Another seven minutes retreat into history and Anis Mehmeti is booked for fouling Ivorian Malick Yalcouye. Two minutes later however Leif Davis is again running down the left. A short pass finds Ivan Azon and he take a touch and very slightly curls the ball inside the far post beyond the vigorous but inadequate dive of the Swansea goalkeeper.  Town lead 2-0. “Ole, Ole, Ole,” chant the home crowd channelling what surely amounts to a racial stereotype.  “Hot Sausage Company” read the illuminated advert hoardings once again and I see that they cater for ‘events’ and weddings which must be a gift to any best man bent on giving a smutty, innuendo laden speech.

After a minute of time is stolen from all our futures to make up for other people wasting it by not playing continuous football, half-time is called.  To fill the gap, I talk to the man from Stowmarket (Paul) about the game and a forthcoming operation on his left eye before Ray appears, back from his cruise in the Caribbean.  Ray tells me that his son Michael and grandson Harrison are not here today because they have gone to see Morrisey at Wembley Arena.  I should have asked “What difference does it make?” but it wouldn’t really have made much sense, and I didn’t think of it anyway.
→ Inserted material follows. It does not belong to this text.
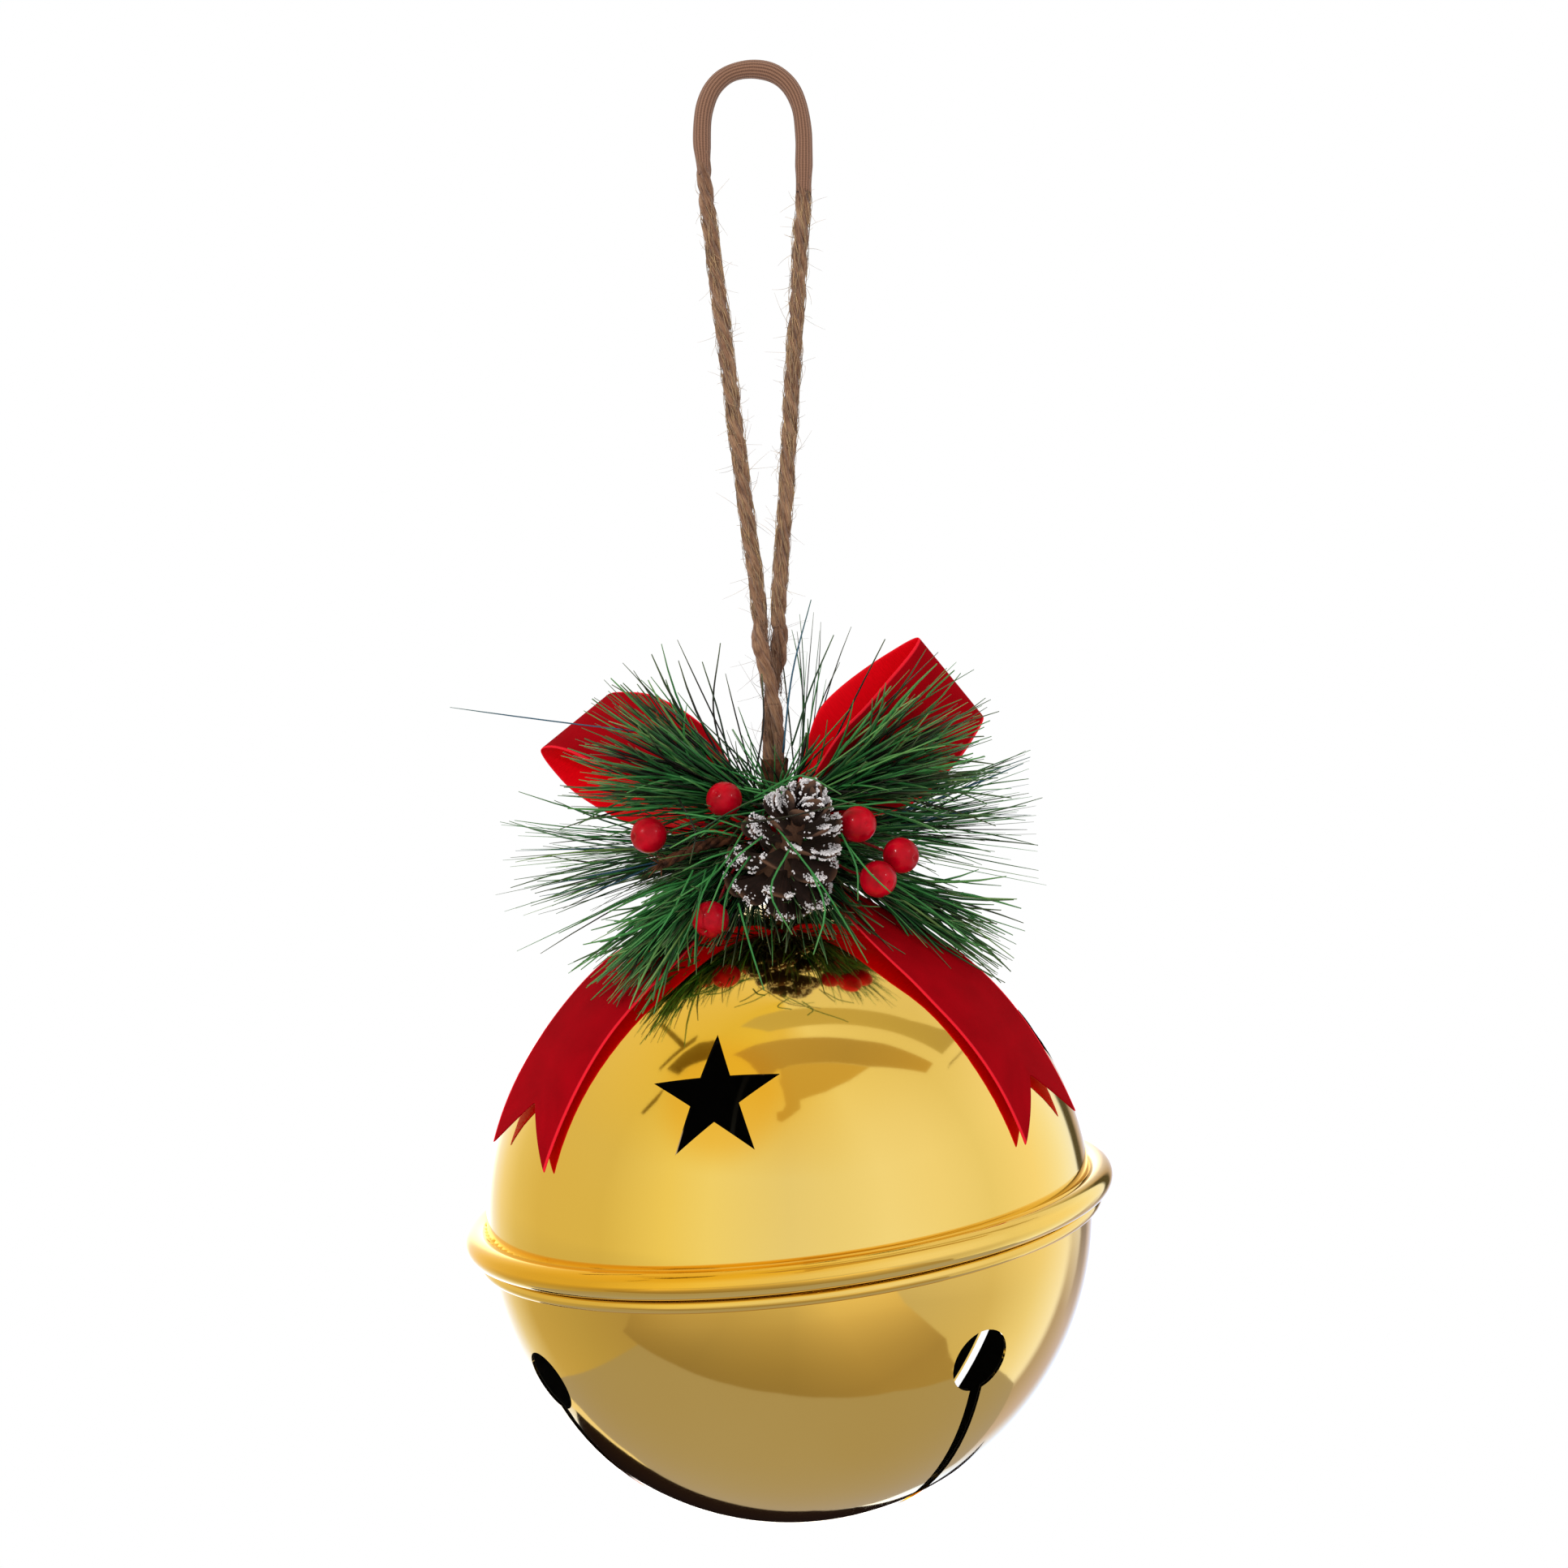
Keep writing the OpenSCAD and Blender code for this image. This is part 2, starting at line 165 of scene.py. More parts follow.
def laid_strands(shape, route, strand_mm, lay_mm, pitch_mm, strands=3, sides=9, scale=None,
        closed=False, phase=0.0):
    """Adds strands laid left-handed round a route. scale thins them along it."""
    frames = frames_along(route, closed)
    far = [0.0]
    for a, b in zip(route, route[1:]):
        far.append(far[-1] + (b - a).length)
    scale = scale or [1.0] * len(route)
    for n in range(strands):
        line = []
        for i, (point, (way, right, side)) in enumerate(zip(route, frames)):
            turn = phase + math.tau * n / strands - math.tau * far[i] * 1000 / pitch_mm
            out = lay_mm * scale[i] / 1000
            line.append(point + (right * math.cos(turn) + side * math.sin(turn)) * out)

        def lumpy(i, angle, line=line, n=n):
            wrap = i % (len(line) - 1) if closed else i
            spot = line[wrap] * 420 + Vector((n * 7.1, math.sin(angle), math.cos(angle)))
            return strand_mm * scale[i] / 1000 * (1 + 0.22 * noise.noise(spot))
        swept_tube(shape, line, lumpy, sides, closed, start_mm=n * 61.7)


def stray_fibres(shape, route, twine_r_mm, count, reach_mm, seed):
    """Adds thin hairs that stand off the twine, each bent once or twice."""
    dice = random.Random(seed)
    frames = frames_along(route)
    for _ in range(count):
        i = dice.randrange(len(route))
        way, right, side = frames[i]
        turn = dice.uniform(0, math.tau)
        out = right * math.cos(turn) + side * math.sin(turn)
        round_ = out.cross(way)
        reach = reach_mm / 1000 * dice.uniform(0.25, 1.0) ** 2 + 0.0008
        lean = dice.uniform(-1.6, 1.6)
        curl = dice.uniform(-1.9, 1.9)
        hair = []
        for k in range(6):
            t = k / 5
            hair.append(route[i] + out * (twine_r_mm / 1000 * 0.86 + reach * t * (1 - 0.35 * t))
                + way * reach * lean * t + round_ * reach * curl * t * t)
        swept_tube(shape, hair, lambda n, a: 0.00008 - 0.000011 * n, 3,
            start_mm=dice.uniform(0, 500))


def lying_fibres(shape, route, twine_r_mm, count, seed):
    """Adds fibres that lie along the twine's skin and lift off it a little."""
    dice = random.Random(seed)
    frames = frames_along(route)
    for _ in range(count):
        i = dice.randrange(len(route) - 9)
        turn = dice.uniform(0, math.tau)
        wind = dice.uniform(-1.3, 0.4)
        rise = dice.uniform(0.1, 0.8) ** 2 / 1000
        hair = []
        for k in range(5):
            t = k / 4
            way, right, side = frames[i + 2 * k]
            out = right * math.cos(turn + wind * t) + side * math.sin(turn + wind * t)
            hair.append(route[i + 2 * k] + out * (twine_r_mm / 1000 * 0.93
                + rise * math.sin(math.pi * t) + 0.5 * rise * t))
        swept_tube(shape, hair, 0.00010, 3, start_mm=dice.uniform(0, 500))


def finished(name, shape, outwards=True):
    """Makes an object of a bmesh, with its faces turned outwards if it is closed."""
    if outwards:
        bmesh.ops.recalc_face_normals(shape, faces=shape.faces)
    mesh = bpy.data.meshes.new(name)
    shape.to_mesh(mesh)
    shape.free()
    return placed(name, mesh)


leg = [Vector((x, 0, z)) / 1000 for x, z in loop_leg_mm]
loop_route = smooth_route([Vector((-p.x, 0, p.z)) for p in leg] + leg[-2::-1])
shape = bmesh.new()
laid_strands(shape, loop_route, strand_mm=1.42, lay_mm=1.24, pitch_mm=26)
twine = finished("twine_loop_laid", shape)
shape = bmesh.new()
for one_leg, seed in ((loop_route[:146], 11), (loop_route[-146:], 12)):
    stray_fibres(shape, one_leg, twine_mm / 2, count=150, reach_mm=6, seed=seed)
    lying_fibres(shape, one_leg, twine_mm / 2, count=420, seed=seed + 20)
twine_fuzz = finished("twine_loop_fibres", shape)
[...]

The football resumes at three minutes past four with ‘Jimmy’ Widell kicking off for Swansea, who continue to have lots of possession of the ball, but rarely do they threaten the Town goal with it.  After ten minutes Swansea make two substitutions, bringing on Franco and Ronald, who sound like a comedy double act evoking memories of the fascist Spanish dictator, the former governor of California and president of the USA, and Ronald McDonald.  The bloke next to me wonders about what substitutions Town will make and I tell him that we’ll find out in two and a half minutes time because invariably Keiran McKenna makes his substitutions after sixty minutes.  Like the trains (reputedly) in Mussolini’s Italy, McKenna is on time and Jack Taylor and Jack Clarke replace Nunez and Neil and the excitable young stadium announcer barks out the oncoming players names in a manner which I would like to hear used in a doctor’s or dentist’s waiting room.
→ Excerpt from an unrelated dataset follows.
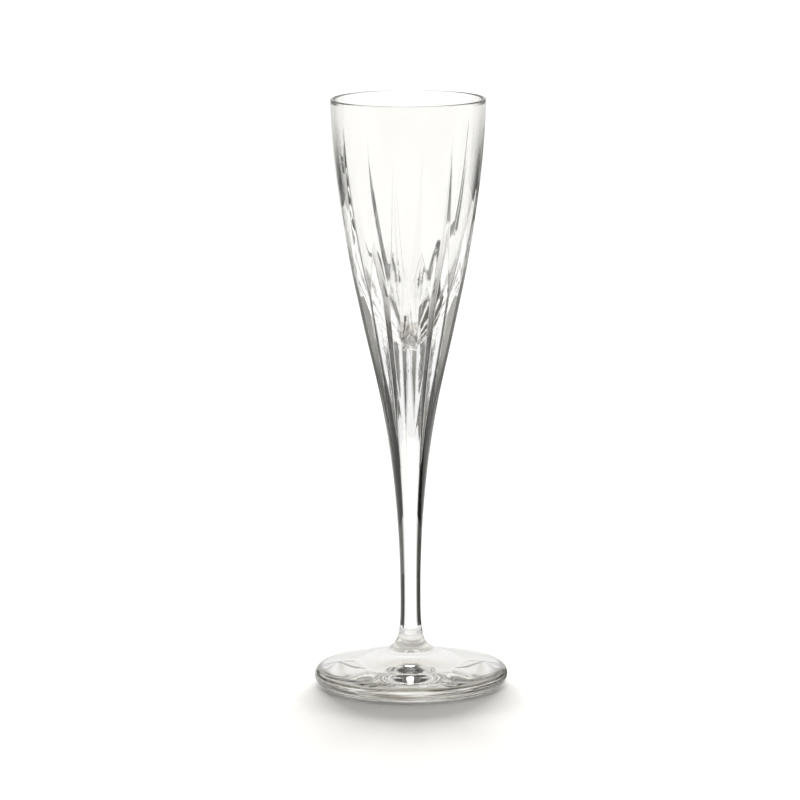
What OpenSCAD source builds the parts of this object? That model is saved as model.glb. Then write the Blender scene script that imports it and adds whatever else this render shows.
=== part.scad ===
// Cut crystal champagne flute, standing on the XY plane with its axis on Z.
// Four pieces of the same glass, welded face to face while hot: the blown
// bowl with its mitre cuts, the drawn stem, a small button and the foot.
// All lengths are in millimetres.

/* [Overall] */
// Height from the table to the rim
height = 235; // [225:1:245]
// Outer diameter of the rim
rim_d = 61.6; // [58:0.2:65]

/* [Bowl] */
// Thickness of the glass at the rim
rim_wall = 1.5; // [1.3:0.1:1.8]
// Height of the lowest point of the cavity
cavity_z = 136.5; // [134:0.5:140]
// Height of the weld between the bowl and the stem
bowl_weld_z = 88; // [84:0.5:88]
// Height at which the outline turns from hollow to bulging
turn_z = 127; // [122:0.5:131]
// Outer radius at that height
turn_r = 14; // [13.4:0.1:14.6]
// Growth of the radius per unit of height there
turn_slope = 0.241; // [0.22:0.001:0.26]

/* [Cuts] */
// Pairs of mitre cuts around the bowl, one long and one short in each
cut_pairs = 8; // [7:1:10]
// Angle between the two sides of a cut
cut_angle = 136; // [128:1:140]
// Turn of the whole pattern about the axis
cut_turn = 33.75; // [0:0.25:45]
// Height of the upper point of a long cut
long_top_z = 225; // [220:1:228]
// Height of the upper point of a short cut
short_top_z = 178; // [172:1:184]
// Height of the lower point of a long cut
long_foot_z = 91; // [89:0.5:96]
// Height of the lower point of a short cut
short_foot_z = 100; // [97:0.5:106]
// Height below which neighbouring cuts meet in a sharp ridge
meet_top_z = 158; // [152:1:162]
// Height above which they meet
meet_foot_z = 128; // [122:1:130]

/* [Stem] */
// Diameter of the stem at its waist
stem_d = 8; // [7.6:0.1:8.6]
// Height of the waist
waist_z = 36; // [32:1:40]

/* [Button] */
// Height of the weld between the stem and the button
button_top_z = 24; // [23:0.5:25]
// Diameter of that weld
button_top_d = 8.7; // [8.7:0.1:9]
// Height of the weld between the button and the foot
button_foot_z = 17.5; // [17:0.5:18]
// Diameter of that weld
button_foot_d = 11.7; // [11.2:0.1:12.2]

/* [Foot] */
// Diameter of the foot
foot_d = 77; // [72:0.5:82]
// Thickness of the foot's rounded edge
edge_t = 7.7; // [7:0.1:8.4]
// Slope of the foot's upper face in degrees
foot_slope = 14; // [12:0.5:15]
// Diameter of the polished hollow under the foot
hollow_d = 36; // [24:1:40]
// Depth of that hollow
hollow_depth = 1.6; // [0.8:0.1:1.8]

/* [Hidden] */
$fn = 96;

glass = "lightcyan";
rim_r = rim_d / 2;
rim_z = height - rim_wall / 2;
stem_r = stem_d / 2;
edge_r = edge_t / 2;

// Steps of each curve along the outline, and of the floor of a cut
outline_steps = 12;
cavity_steps = 16;
floor_steps = 12;

// Reach of the curve handles that shape the outline
rim_reach = 35;
shoulder_reach = 29;
taper_reach = 41.5;
waist_reach = 9;
rim_slope = 0.02;

// A point of a cubic curve through p[0] and p[3], pulled towards p[1] and p[2]
function curve_point(p, t) =
    pow(1 - t, 3) * p[0] + 3 * pow(1 - t, 2) * t * p[1]
    + 3 * (1 - t) * t * t * p[2] + pow(t, 3) * p[3];

function curve(p, steps) = [for (i = [0:steps]) curve_point(p, i / steps)];

// Points along an arc from one angle to another
function arc(centre, r, from, to, steps) =
    [for (i = [0:steps]) let (a = from + (to - from) * i / steps) centre + r * [cos(a), sin(a)]];

// The parameter at which a rising curve reaches height z, by halving
function curve_at(p, z, low = 0, high = 1, turns = 30) =
    turns == 0 ? (low + high) / 2
    : curve_point(p, (low + high) / 2)[1] < z
        ? curve_at(p, z, (low + high) / 2, high, turns - 1)
        : curve_at(p, z, low, (low + high) / 2, turns - 1);

// The outline from the stem's waist up to the turn, and from there to the rim
taper = [
    [stem_r, waist_z],
    [stem_r, waist_z + waist_reach],
    [turn_r - turn_slope * taper_reach, turn_z - taper_reach],
    [turn_r, turn_z]
];
shoulder = [
    [turn_r, turn_z],
    [turn_r + turn_slope * shoulder_reach, turn_z + shoulder_reach],
    [rim_r - rim_slope * rim_reach, rim_z - rim_reach],
    [rim_r, rim_z]
];

// Radius of the uncut outline at height z
function outer_r(z) =
    z < turn_z ? curve_point(taper, curve_at(taper, z))[0]
    : curve_point(shoulder, curve_at(shoulder, min(z, rim_z)))[0];

// The stretch of the outline between two heights, in even steps
function outline(low_z, high_z, steps) =
    [for (i = [0:steps]) let (z = low_z + (high_z - low_z) * i / steps) [outer_r(z), z]];

// The cavity, from the rim down to its lowest point on the axis
cavity = [
    [rim_r - rim_wall, rim_z],
    [rim_r - rim_wall - 0.7, 190],
    [13, cavity_z],
    [0, cavity_z]
];

cuts = 2 * cut_pairs;
half_pitch = 180 / cuts;

// Share of the full depth that a cut reaches at an even rate from its upper point
long_lead = 0.45;
short_lead = 0.9;

// Depth, as a share of the radius, at which two neighbouring cuts just meet
meet_depth = 1 - cos(half_pitch) + sin(half_pitch) / tan(cut_angle / 2);

// How near a cut is to its full depth at height z: 1 where neighbours meet and
// 0 at the cut's two points. Its upper end is a long point that opens at an
// even rate, and then widens quickly. Past its points the share is negative.
function cut_share(z, top_z, foot_z, lead) =
    let (t = (top_z - z) / (top_z - meet_top_z), u = (z - foot_z) / (meet_foot_z - foot_z))
    z > meet_top_z ? lead * t + (1 - lead) * pow(max(t, 0), 6)
    : z < meet_foot_z ? sign(u) * pow(abs(u), 0.9)
    : 1;

// Radius of the floor of a cut at height z
function floor_r(z, top_z, foot_z, lead) =
    outer_r(z) * (1 - meet_depth * cut_share(z, top_z, foot_z, lead));

// One side of a cut: everything beyond its floor, drawn out at half the cut's
// angle to the radius, towards side 1 or -1
module cut_side(top_z, foot_z, lead, side) {
    overrun = 3;
    clear_r = 60;
    spread = sin(cut_angle / 2);
    low_z = foot_z - overrun;
    high_z = top_z + overrun;
    floor_line = [
        for (i = [0:floor_steps])
            let (z = low_z + (high_z - low_z) * i / floor_steps)
            [spread * floor_r(z, top_z, foot_z, lead), z]
    ];
    rotate([0, 0, side * (90 - cut_angle / 2)])
        rotate([90, 0, 0])
            linear_extrude(clear_r, center = true)
                polygon(concat(floor_line, [[clear_r, high_z], [clear_r, low_z]]));
}

module cut(top_z, foot_z, lead) {
    intersection() {
        cut_side(top_z, foot_z, lead, 1);
        cut_side(top_z, foot_z, lead, -1);
    }
}

module bowl_blank() {
    lip_c = [rim_r - rim_wall / 2, rim_z];
    rotate_extrude()
        polygon(concat(
            [[0, bowl_weld_z]],
            outline(bowl_weld_z, rim_z, 2 * outline_steps),
            arc(lip_c, rim_wall / 2, 0, 180, 8),
            curve(cavity, cavity_steps)
        ));
}

module bowl() {
    color(glass, 0.5)
    difference() {
        bowl_blank();
        for (i = [0:cut_pairs - 1])
            rotate([0, 0, cut_turn + 360 * i / cut_pairs]) {
                cut(long_top_z, long_foot_z, long_lead);
                rotate([0, 0, 2 * half_pitch]) cut(short_top_z, short_foot_z, short_lead);
            }
    }
}

module stem() {
    color(glass, 0.5)
    rotate_extrude()
        polygon(concat(
            [[0, button_top_z], [button_top_d / 2, button_top_z]],
            outline(waist_z, bowl_weld_z, outline_steps),
            [[0, bowl_weld_z]]
        ));
}

module button() {
    swell = [
        [button_foot_d / 2, button_foot_z],
        [button_foot_d / 2 - 1, button_foot_z + 2],
        [button_top_d / 2 + 0.3, button_top_z - 2],
        [button_top_d / 2, button_top_z]
    ];
    color(glass, 0.6)
    rotate_extrude()
        polygon(concat([[0, button_foot_z]], curve(swell, 6), [[0, button_top_z]]));
}

module foot() {
    edge_c = [foot_d / 2 - edge_r, edge_r];
    edge_top = edge_c + edge_r * [sin(foot_slope), cos(foot_slope)];
    dome_r = 13;
    dome = [dome_r, edge_top[1] + (edge_top[0] - dome_r) * tan(foot_slope)];
    flare = [
        [button_foot_d / 2, button_foot_z],
        [button_foot_d / 2 + 1.3, button_foot_z - 1.9],
        dome + 3.5 * [-cos(foot_slope), sin(foot_slope)],
        dome
    ];
    hollow_r = (pow(hollow_d / 2, 2) + pow(hollow_depth, 2)) / (2 * hollow_depth);
    color(glass, 0.6)
    difference() {
        rotate_extrude()
            polygon(concat(
                [[0, button_foot_z]],
                curve(flare, 8),
                arc(edge_c, edge_r, 90 - foot_slope, 0, 6),
                arc(edge_c, edge_r, -15, -90, 5),
                [[0, 0]]
            ));
        translate([0, 0, hollow_depth - hollow_r]) sphere(hollow_r);
    }
}

bowl();
stem();
button();
foot();
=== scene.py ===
import math
import random

import bpy
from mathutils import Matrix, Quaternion, Vector


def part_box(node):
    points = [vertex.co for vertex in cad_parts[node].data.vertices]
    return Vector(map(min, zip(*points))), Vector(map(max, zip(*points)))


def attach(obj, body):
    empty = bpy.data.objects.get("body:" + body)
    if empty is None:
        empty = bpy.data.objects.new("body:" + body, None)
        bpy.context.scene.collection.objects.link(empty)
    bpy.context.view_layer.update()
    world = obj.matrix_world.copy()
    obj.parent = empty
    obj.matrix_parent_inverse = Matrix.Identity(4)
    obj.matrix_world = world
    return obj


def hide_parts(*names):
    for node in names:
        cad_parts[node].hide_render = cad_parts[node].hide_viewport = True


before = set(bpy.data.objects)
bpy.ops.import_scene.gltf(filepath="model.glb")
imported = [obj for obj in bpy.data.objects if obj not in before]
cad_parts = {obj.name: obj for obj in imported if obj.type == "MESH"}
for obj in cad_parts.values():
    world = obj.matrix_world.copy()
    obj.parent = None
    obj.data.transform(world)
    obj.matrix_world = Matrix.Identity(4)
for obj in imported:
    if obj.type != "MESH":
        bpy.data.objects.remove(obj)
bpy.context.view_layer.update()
MM = 0.001
rng = random.Random(11)

# ---------------------------------------------------------------- driving sizes

bowl_low, bowl_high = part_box("bowl")
button_low, button_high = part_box("button")
FOOT_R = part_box("foot")[1].x

# the outline bulges from the rim down to the turn, and from there curves in to the stem's waist
HEIGHT = bowl_high.z
RIM_R = bowl_high.x
RIM_WALL = 1.5 * MM
RIM_SLOPE = 0.02
LIP_Z = HEIGHT - RIM_WALL / 2
TURN_R, TURN_Z = 14 * MM, 127 * MM
TURN_SLOPE = 0.241
BOWL_WELD_Z = bowl_low.z
WAIST_R, WAIST_Z = 4 * MM, 36 * MM

# the cavity draws in from its shoulder down, and its rounded end has a look of its own: painted
# shade, a dark brown speckle in its colour and its reflections
CAVITY_Z = 136.5 * MM
CAVITY_R = 13 * MM
CAVITY_END_Z = 141.5 * MM
SHOULDER_Z = 190 * MM

# how far the handles of each curve reach from its two ends
RIM_REACH = 35 * MM
SHOULDER_REACH = 29 * MM
TAPER_REACH = 41.5 * MM
WAIST_REACH = 9 * MM
NECK_REACH = (3 * MM, 6 * MM)
SWELL_REACH = 2 * MM
FLARE_REACH = (1.9 * MM, 3.5 * MM)

BUTTON_TOP_Z, BUTTON_TOP_R = button_high.z, 4.35 * MM
BUTTON_FOOT_Z, BUTTON_FOOT_R = button_low.z, button_high.x

# the foot has a rounded edge streaked with painted shade, a cone that turns into a flare inside
# the dome's radius, and a hollow underneath with a matt ring in it, mottled with painted shade
EDGE_R = 3.85 * MM
FOOT_SLOPE = math.radians(14)
DOME_R = 13 * MM
HOLLOW_R = 18 * MM
HOLLOW_DEPTH = 1.6 * MM
RING_R = (11 * MM, 17.5 * MM)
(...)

The second half is a relaxed affair.  More substitutions follow for both teams but Town seem happy to allow Swansea to have the ball as much as they want as long as they don’t do anything with it except pass it about.  Cheekily perhaps, Swansea momentarily forget the agreement and Christian Walton has to make a diving save on one occasion, but such is Town’s dominance, even without the ball, that the possible appearance of the masturbating monkey good luck charm from Pat from Clacton’s handbag never even gets a mention.    Barely twenty minutes of normal time remain when the excitable young stadium announcer thanks us for our incredible support ( he must mean the five of us who shouted “Come On You Blues” at corners)and tells us that overall we number 27,594.

Just four minutes later, victory is confirmed in the easily calculated currency of goals as Anis Mehmeti robs some slack Swansea-ite of the ball, runs to the by-line and delivers a low cross which George Hirst meets at the near post and diverts at an oblique angle inside the far post.  It’s a fine, stylish finish from Hurst which belies the appearance of his haircut, which is not really any better than that of Cameron Burgess.   Town lead three-nil and in celebration, “Hark now hear, the Ipswich sing, the Norwich ran away” is the chant from the oddly festive Sir Bobby Robson standers sung to the tune of ‘Mary’s Boy Child’, a 1956 Christmas hit for Harry Belafonte. 

A final Town substitution is made and four minutes of added-on time are added-on during which time the Sir Bobby Robson standers drearily sing “When the Town go marching in” and Anis Mehmeti is announced as ‘man of the match’ in the opinion of some sponsor or other and indeed he has played well.  With the final whistle, Pat and Fiona are swiftly away to get to their bus and train but I linger to applaud the teams and kill a bit of time because my train isn’t for another twenty-five minutes.  It’s been a comfortable win for Town, one of calm, studied authority decorated with moments of decisive skill.  Swansea for their part have played nicely, but ultimately went gently into the good night, not that Dylan Thomas cares because he plays for Walsall.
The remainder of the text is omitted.